Introduction There has been growing attention to using effectiveness evidence to guide public health and health improvement policies, strategies, programmes, and actions “on the ground.” However, there has only been partial recognition of complications that have a material bearing on how such evidence is interpreted and translated into action. This paper aims to shed further light on such complications, capitalising on the authors' previous roles as “evidence originators” in academia and their more recently gained perspectives as “evidence interpreters” in national agencies.
Methods A particular randomised controlled trial in which the authors were directly involved—based on a workplace cardiovascular disease prevention programme—was revisited and used as an illustrative case study to elucidate important considerations in assessing and applying effectiveness evidence more generally.
Results Relatively obvious, and less obvious, complicating factors were identified in relation to defining the intervention, judging effectiveness, and transferability of findings.

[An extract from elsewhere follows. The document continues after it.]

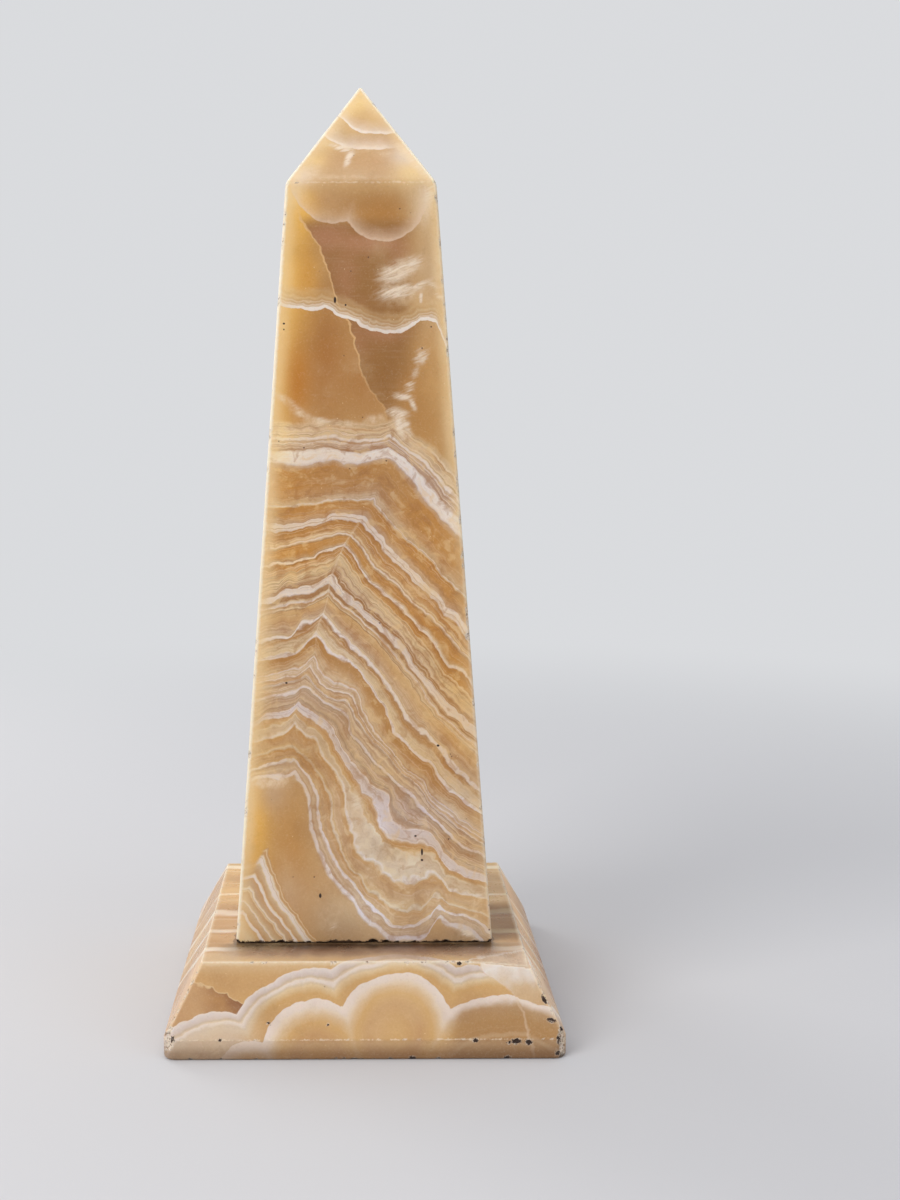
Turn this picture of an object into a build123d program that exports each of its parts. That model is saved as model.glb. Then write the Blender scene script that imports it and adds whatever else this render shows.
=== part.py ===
"""Banded onyx table obelisk: a tapering square shaft with a pointed head, standing on a splayed base.

Two stones. The base is one block with an upright lip round its foot and four sloping sides. The shaft
and its four-sided head are one block, because the bands run on through the shoulder. The shaft stands
on the base, flat face on flat face, a little behind the middle.

Frame, in millimetres: the origin is at the middle of the base's underside, +Z up, the front faces -Y.
"""
import os
from math import atan2, degrees

from build123d import *

# ---- Base block, square in plan ----
BASE_FOOT_SIDE = 239.0
BASE_TOP_SIDE = 196.0
BASE_HEIGHT = 52.5
LIP_HEIGHT = 12.5  # the upright lip below the slopes
BASE_CORNER_RADIUS = 7.0  # the upright corners of the lip are knocked round

# The flake lost from the front right corner of the top: where its edge starts on the front arris,
# how far it runs back along the right arris, and how far down the corner it reaches.
SPALL_START_X = 60.0
SPALL_RUN_BACK = 18.0
SPALL_DROP = 3.5

# ---- Shaft, square in plan ----
SHAFT_FOOT_SIDE = 159.0
SHOULDER_SIDE = 91.0
SHAFT_HEIGHT = 464.0  # from the foot to the shoulder
HEAD_HEIGHT = 63.5  # from the shoulder to the tip
TIP_SIDE = 1.6  # the tip is rubbed to a small flat
SHAFT_SETBACK = 12.0  # the shaft's axis is this far behind the middle of the base
FOOT_CHAMFER = 1.2  # the worn lower arris, which leaves a dark line at the joint


def draw_in(wide_side, narrow_side, height):
    """The angle, in degrees from upright, of sides that draw in from one square to the next."""
    return degrees(atan2((wide_side - narrow_side) / 2, height))


def spall_plane():
    """The facet left by the flake, facing up and out over the front right corner of the top."""
    half = BASE_TOP_SIDE / 2
    start = Vector(SPALL_START_X, -half, BASE_HEIGHT)
    back_end = Vector(half, -half + SPALL_RUN_BACK, BASE_HEIGHT)
    low_end = Vector(half, -half, BASE_HEIGHT - SPALL_DROP)
    return Plane(origin=start, x_dir=back_end - start, z_dir=(low_end - start).cross(back_end - start))


def make_base():
    """The base block: lip, slopes and flat top, less its rounded corners and the front right flake."""
    with BuildPart() as block:
        with BuildSketch(Plane.XY):
            Rectangle(BASE_FOOT_SIDE, BASE_FOOT_SIDE)
        extrude(amount=LIP_HEIGHT)

        slope_height = BASE_HEIGHT - LIP_HEIGHT
        with BuildSketch(Plane.XY.offset(LIP_HEIGHT)):
            Rectangle(BASE_FOOT_SIDE, BASE_FOOT_SIDE)
        extrude(amount=slope_height, taper=draw_in(BASE_FOOT_SIDE, BASE_TOP_SIDE, slope_height))

        with BuildSketch(Plane.XY):
            RectangleRounded(BASE_FOOT_SIDE, BASE_FOOT_SIDE, BASE_CORNER_RADIUS)
        extrude(amount=BASE_HEIGHT, mode=Mode.INTERSECT)

        split(bisect_by=spall_plane(), keep=Keep.BOTTOM)
    return block.part


def make_shaft():
    """The shaft and its head, one block, standing on the base's top."""
    with BuildPart() as block:
        with BuildSketch(Plane.XY.offset(BASE_HEIGHT)):
            with Locations((0, SHAFT_SETBACK)):
                Rectangle(SHAFT_FOOT_SIDE, SHAFT_FOOT_SIDE)
        extrude(amount=SHAFT_HEIGHT, taper=draw_in(SHAFT_FOOT_SIDE, SHOULDER_SIDE, SHAFT_HEIGHT))

        with BuildSketch(Plane.XY.offset(BASE_HEIGHT + SHAFT_HEIGHT)):
            with Locations((0, SHAFT_SETBACK)):
                Rectangle(SHOULDER_SIDE, SHOULDER_SIDE)
        extrude(amount=HEAD_HEIGHT, taper=draw_in(SHOULDER_SIDE, TIP_SIDE, HEAD_HEIGHT))

        chamfer(block.faces().sort_by(Axis.Z)[0].edges(), length=FOOT_CHAMFER)
    return block.part


base = make_base()
base.label = "base"
shaft = make_shaft()
shaft.label = "shaft"

os.makedirs("parts", exist_ok=True)
export_step(base, "parts/base.step")
export_step(shaft, "parts/shaft.step")
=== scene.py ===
import itertools
import math

import bpy
import numpy as np
from mathutils import Matrix, Vector


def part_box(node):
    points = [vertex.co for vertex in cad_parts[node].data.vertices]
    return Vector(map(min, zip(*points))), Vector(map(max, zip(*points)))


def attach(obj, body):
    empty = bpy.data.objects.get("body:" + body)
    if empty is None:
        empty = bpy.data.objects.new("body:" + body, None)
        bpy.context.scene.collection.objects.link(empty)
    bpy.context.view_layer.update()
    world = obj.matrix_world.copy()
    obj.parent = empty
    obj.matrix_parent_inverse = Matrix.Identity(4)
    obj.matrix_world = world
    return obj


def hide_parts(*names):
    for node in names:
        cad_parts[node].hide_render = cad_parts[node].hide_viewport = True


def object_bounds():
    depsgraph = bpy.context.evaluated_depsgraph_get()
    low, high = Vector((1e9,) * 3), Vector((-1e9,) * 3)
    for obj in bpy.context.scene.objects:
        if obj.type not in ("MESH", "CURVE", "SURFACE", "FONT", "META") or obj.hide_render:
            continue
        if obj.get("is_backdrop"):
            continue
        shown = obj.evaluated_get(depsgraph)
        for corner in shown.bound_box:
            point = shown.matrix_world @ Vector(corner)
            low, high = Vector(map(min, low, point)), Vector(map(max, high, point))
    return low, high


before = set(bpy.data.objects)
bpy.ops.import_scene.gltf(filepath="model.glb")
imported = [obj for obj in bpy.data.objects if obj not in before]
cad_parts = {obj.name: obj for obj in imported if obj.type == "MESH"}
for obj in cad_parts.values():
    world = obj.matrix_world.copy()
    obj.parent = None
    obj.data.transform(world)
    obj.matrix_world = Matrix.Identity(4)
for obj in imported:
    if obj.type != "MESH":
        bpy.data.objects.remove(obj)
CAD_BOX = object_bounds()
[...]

In addition, some “bigger picture” considerations were described, with individual interventions viewed as pieces in the health improvement “jigsaw” or as frames in the “movie” of ever-changing influences on population health.
Conclusion The layers of complexity uncovered in this work should be taken into account in designing, executing and reporting primary evaluative studies and reviews, in formulating recommendations for action, and in developing more fully fit-for-purpose approaches to evidence-informed public health and health improvement.